Girl Genius: The Works
- Designers: James Ernest
- Illustrators: Phil Foglio and James Ernest
- Publishers: Cheapass Games
- Players: 2 or more
- Setup time: 2 minutes
- Playing time: 30 minutes
- Chance: medium
- Age range: 10 and up
- Skills: none

= Girl Genius: The Works =

Card game

Girl Genius: The Works is a card game announced in March 2001 as scheduled for an April 2001 release, and was out by summer as it was reviewed in July 2001. It is played with a specially designed deck of 108 cards. The game, designed by Phil Foglio and James Ernest, takes its theme from the "gaslamp fantasy" of the Girl Genius comic book series. The goal is to be the first player to reach 100 points by "popping" cards out of a two-dimensional layout.

Unlike most games published by Cheapass Games at that time, Girl Genius: The Works has high-quality laminated cards with detailed designs. It was nominated for two Origins Awards (Best Abstract Card Game and Best Graphic Presentation of a Card Game) in 2001, but did not win in either category. (The awards went to Cosmic Coasters and Zombies!!!, respectively.)

==Mechanics==
Girl Genius: The Works uses gaming mechanics similar to those in the collectible card game XXXenophile, based on Foglio's earlier graphic-novel work. XXXenophile's gameplay is largely the same as the present game's, except that the former has each player compose a deck from the pool of 270 available cards, while the latter has a fixed 108-card deck. XXXenophile went out of print.

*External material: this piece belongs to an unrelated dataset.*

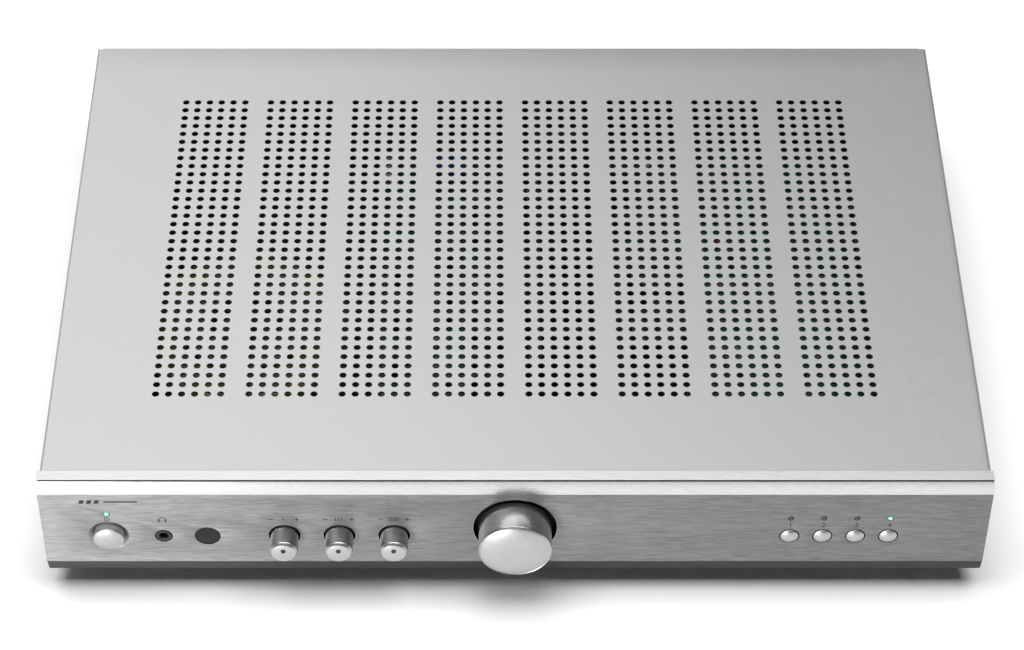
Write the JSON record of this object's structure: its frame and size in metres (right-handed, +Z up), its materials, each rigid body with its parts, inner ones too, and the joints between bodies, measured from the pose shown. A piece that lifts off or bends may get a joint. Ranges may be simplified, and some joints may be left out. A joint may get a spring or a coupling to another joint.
{
  "type": "integrated amplifier",
  "caption": "Slim full-width integrated amplifier: silver perforated cover, brushed front with a large volume knob, tone knobs, power and source buttons.",
  "frame": {"origin": "centre of the bounding box's bottom face, on the surface that the feet stand on", "axes": "+X to the right across the front, +Y from the front panel to the back, +Z up"},
  "size_m": [0.43, 0.344, 0.073],
  "materials": {
    "brushed_aluminium": "horizontally brushed, clear anodised",
    "satin_aluminium": "satin, clear anodised",
    "silver_paint": "fine satin silver paint",
    "black_steel": "satin black powder coat",
    "zinc_steel": "bright zinc plated",
    "silver_screw": "nickel plated, countersunk head",
    "heat_sink_metal": "black anodised extrusion",
    "foot_rubber": "matt black",
    "black_plastic": "moulded, matt black",
    "smoked_plastic": "smoked, infrared-clear",
    "lit_lamp": "lit, green-blue",
    "dark_lamp": "clear, unlit",
    "circuit_board": "green solder mask",
    "winding_tape": "amber polyester tape over copper and steel",
    "capacitor_sleeve": "shrink sleeve",
    "relay_case": "moulded, translucent blue"
  },
  "bodies": {
    "case": {"front_panel": "brushed_aluminium", "top_cover": "silver_paint", "sub_panel": "black_steel", "chassis_pan": "black_steel", "rear_panel": "black_steel", "volume_potentiometer": "zinc_steel", "transformer_clamp": "zinc_steel", "balance_potentiometer": "zinc_steel", "bass_potentiometer": "zinc_steel", "treble_potentiometer": "zinc_steel", "cover_screw_left_front": "silver_screw", "cover_screw_left_rear": "silver_screw", "cover_screw_right_front": "silver_screw", "cover_screw_right_rear": "silver_screw", "heat_sink": "heat_sink_metal", "foot_front_left": "foot_rubber", "foot_front_right": "foot_rubber", "foot_rear_left": "foot_rubber", "foot_rear_right": "foot_rubber", "power_switch": "black_plastic", "headphone_jack": "black_plastic", "mains_inlet": "black_plastic", "input_jacks": "black_plastic", "speaker_terminals": "black_plastic", "bridge_rectifier": "black_plastic", "output_transistor_1": "black_plastic", "output_transistor_2": "black_plastic", "output_transistor_3": "black_plastic", "output_transistor_4": "black_plastic", "remote_sensor_window": "smoked_plastic", "power_led": "lit_lamp", "source_led_4": "lit_lamp", "source_led_1": "dark_lamp", "source_led_2": "dark_lamp", "source_led_3": "dark_lamp", "main_board": "circuit_board", "tone_board": "circuit_board", "source_board": "circuit_board", "toroidal_transformer": "winding_tape", "reservoir_capacitor_1": "capacitor_sleeve", "reservoir_capacitor_2": "capacitor_sleeve", "speaker_relay": "relay_case"},
    "volume": {"volume_knob": "satin_aluminium", "volume_shaft": "zinc_steel"},
    "balance": {"balance_knob": "satin_aluminium", "balance_shaft": "zinc_steel"},
    "bass": {"bass_knob": "satin_aluminium", "bass_shaft": "zinc_steel"},
    "treble": {"treble_knob": "satin_aluminium", "treble_shaft": "zinc_steel"},
    "power_key": {"power_button": "satin_aluminium"},
    "source_key_1": {"source_button_1": "satin_aluminium"},
    "source_key_2": {"source_button_2": "satin_aluminium"},
    "source_key_3": {"source_button_3": "satin_aluminium"},
    "source_key_4": {"source_button_4": "satin_aluminium"},
    "terminal_1": {"terminal_cap_1": "black_plastic"},
    "terminal_2": {"terminal_cap_2": "black_plastic"},
    "terminal_3": {"terminal_cap_3": "black_plastic"},
    "terminal_4": {"terminal_cap_4": "black_plastic"},
    "ground_terminal": {"ground_screw": "zinc_steel"}
  },
  "joints": [
    {"name": "volume_turn", "type": "hinge", "parent": "case", "child": "volume", "pos_m": [0, -0.155, 0.044], "axis": [0, 1, 0], "range_deg": [-150, 150]},
    {"name": "balance_turn", "type": "hinge", "parent": "case", "child": "balance", "pos_m": [-0.105, -0.155, 0.0386], "axis": [0, 1, 0], "range_deg": [-140, 140]},
    {"name": "bass_turn", "type": "hinge", "parent": "case", "child": "bass", "pos_m": [-0.08, -0.155, 0.0386], "axis": [0, 1, 0], "range_deg": [-140, 140]},
    {"name": "treble_turn", "type": "hinge", "parent": "case", "child": "treble", "pos_m": [-0.055, -0.155, 0.0386], "axis": [0, 1, 0], "range_deg": [-140, 140]},
    {"name": "power_press", "type": "slide", "parent": "case", "child": "power_key", "axis": [0, 1, 0], "range_m": [0, 0.003], "stiffness_N_per_m": 700, "springref_m": -0.001},
    {"name": "source_press_1", "type": "slide", "parent": "case", "child": "source_key_1", "axis": [0, 1, 0], "range_m": [0, 0.0006], "stiffness_N_per_m": 1500, "springref_m": -0.0004},
    {"name": "source_press_2", "type": "slide", "parent": "case", "child": "source_key_2", "axis": [0, 1, 0], "range_m": [0, 0.0006], "stiffness_N_per_m": 1500, "springref_m": -0.0004},
    {"name": "source_press_3", "type": "slide", "parent": "case", "child": "source_key_3", "axis": [0, 1, 0], "range_m": [0, 0.0006], "stiffness_N_per_m": 1500, "springref_m": -0.0004},
    {"name": "source_press_4", "type": "slide", "parent": "case", "child": "source_key_4", "axis": [0, 1, 0], "range_m": [0, 0.0006], "stiffness_N_per_m": 1500, "springref_m": -0.0004},
    {"name": "terminal_turn_1", "type": "hinge", "parent": "case", "child": "terminal_1", "pos_m": [-0.083, 0.16, 0.042], "axis": [0, 1, 0], "range_deg": [0, 1080]},
    {"name": "terminal_turn_2", "type": "hinge", "parent": "case", "child": "terminal_2", "pos_m": [-0.061, 0.16, 0.042], "axis": [0, 1, 0], "range_deg": [0, 1080]},
    {"name": "terminal_turn_3", "type": "hinge", "parent": "case", "child": "terminal_3", "pos_m": [-0.029, 0.16, 0.042], "axis": [0, 1, 0], "range_deg": [0, 1080]},
    {"name": "terminal_turn_4", "type": "hinge", "parent": "case", "child": "terminal_4", "pos_m": [-0.007, 0.16, 0.042], "axis": [0, 1, 0], "range_deg": [0, 1080]},
    {"name": "ground_turn", "type": "hinge", "parent": "case", "child": "ground_terminal", "pos_m": [0.055, 0.155, 0.0335], "axis": [0, 1, 0], "range_deg": [0, 1080]}
  ]
}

Other differences include the removal of CCG aspects and continuous-effect card types like Gizmos and Settings.
 The focus is also less prurient.

==Remake==
22 March 2018 a Kickstarter was launched by Cheapass Games for a new version of Girl Genius: The Works. This version has four sixty-card decks based on major story arcs.

==Rules and Gameplay==

One of the Racing Submarines.

Each card in the game has symbols along each of its four edges. The symbols, which come in five types, range in number from one to eight. Each card also has a point value between 0 and 9, and most of the cards have instructions which must be followed when the card is popped.

The game starts with the laying out of 12 cards in a lattice pattern ("the Works"), all face-down, except for two corner cards which are positioned face-up. Each player starts with a hand of five cards, and a score pile, which is initially empty. The players then take their turns in order around the table. Each turn consists of five stages:
1. Flip a card. If there are any face-down cards in the Works, flip one face-up.
2. Spin a card. Pick up any one face-up card, spin it 180 degrees, and put it back in its place.
3. Check. Consider in turn each of the four edges of the card you just spun. If the type of symbol on an edge matches the type of the symbol on the neighboring card's edge, then the card with the more symbols "pops" out of the Works. If they have the same number of symbols, both cards pop.
4. Replace cards. Any blank spaces in the Works created by removing cards on this turn are now filled with new cards from the hand of the player who created the blank space. The new cards are always placed face-up, except as detailed in the instruction for "Bärenkönig," whose replacement is played face-down. (If the replacing player runs out of cards, then she must draw cards from the draw pile one at a time to finish the replacement stage.)
5. Draw cards. Each player now draws cards from the draw pile until he has at least five cards. (If a player already has at least five cards, then that player draws no cards.)

===Popping cards===
"Popping" a card means that you pick it up, follow its instructions, and then place it in your score pile. If the instructions tell you to pop another card, then the process recurses; you follow the instructions on the new card before putting it in your score pile, and only then do you put the first-popped card in your score pile. (In other words, the current set of popped cards forms a stack.)

===Game end===
The game ends as soon as one player has 100 points or more in her score pile, based on the point values of the cards and any complicating factors such as "Dr. Monahan's Diabolical Rat-Stretching Engine". This may happen even in the middle of another player's turn.

The game also ends immediately if a player manages to pop a "Racing Dirigible" while there are two Submarines in his score pile, or a Submarine when there are three Dirigibles in his score pile. In that case, the player who popped the card immediately wins, regardless of anyone else's score.